In his biographical article, Perrin described Joliot-Curie’s study of ionizing radiations emitted by radioactive substances, and the construction of the apparatus he used:

“Joliot used all this equipment with a fertile imagination and a keen sense of those experiments which might lead to the observation of unexpected phenomena.”

In particular, Perrin explained how discoveries were made because Joliot-Curie made the window of his experiment’s ionization chamber out of an aluminium foil a hundred times thinner than a more convenience thickness, which would have absorbed the radiation. Thus less energetic particles were instead made observable. Perrin quotes the words of Joliot-Curie written in 1954, analyzing the conditions of his success:

“I have always attached great importance to the manner in which an experiment is set up and conducted. It is, of course, necessary to start from a preconceived idea; but whenever it is possible, the experiment should be set up to open as many windows as possible on the unforeseen.”

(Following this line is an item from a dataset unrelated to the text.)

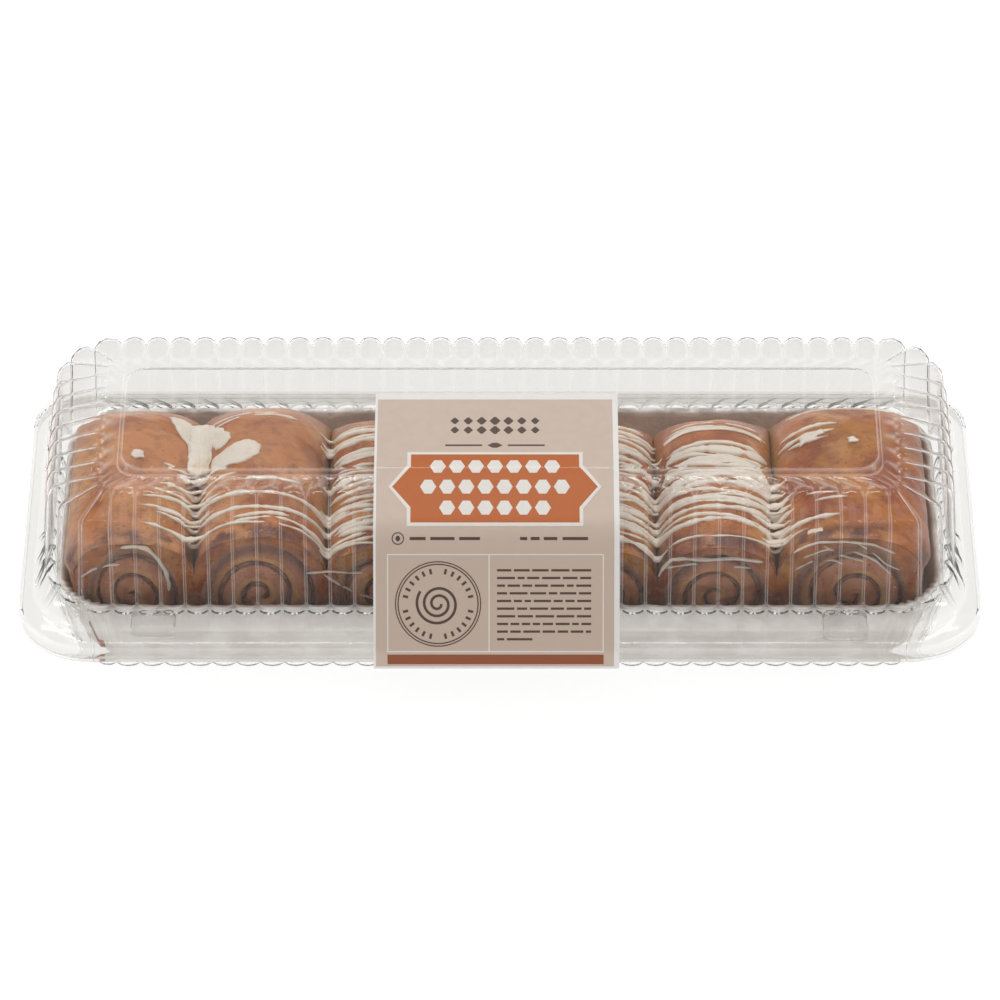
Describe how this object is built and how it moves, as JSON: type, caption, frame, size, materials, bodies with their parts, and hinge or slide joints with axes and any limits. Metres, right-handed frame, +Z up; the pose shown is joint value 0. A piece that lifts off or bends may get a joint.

This is translated from the original French which was: J’ai toujours attaché une grande importance à la façon dont est montée et conduite une expérience. Certes, il faut partir d'une idée préconçue, mais chaque fois que c’est possible, l’expérience doit être montée pour ouvrir le plus de fenêtres possibles sur ce qui n’est pas prévu.”1

1 Collected in Frédéric Joliot-Curie, Textes Choisis (1959), Vol. 3, 82. Also quoted in Michel Pinault, Frédéric Joliot-Curie (2000), 70, (published in French).

Text by Webmaster, with quote as translated in entry by Francis Perrin, 'Frédéric Joliot-Curie', in Charles Coulston Gillespie (ed.), Dictionary of Scientific Biography (1973), Vol. 7, 153.


See also:
  • Science Quotes by Frederic Joliot-Curie.
  • 19 Mar - short biography, births, deaths and events on date of Joliot-Curie's birth.
  • Frederic Joliot-Curie - context of quote “Open as many windows as possible on the unforeseen” - Large image (800 x 400 px)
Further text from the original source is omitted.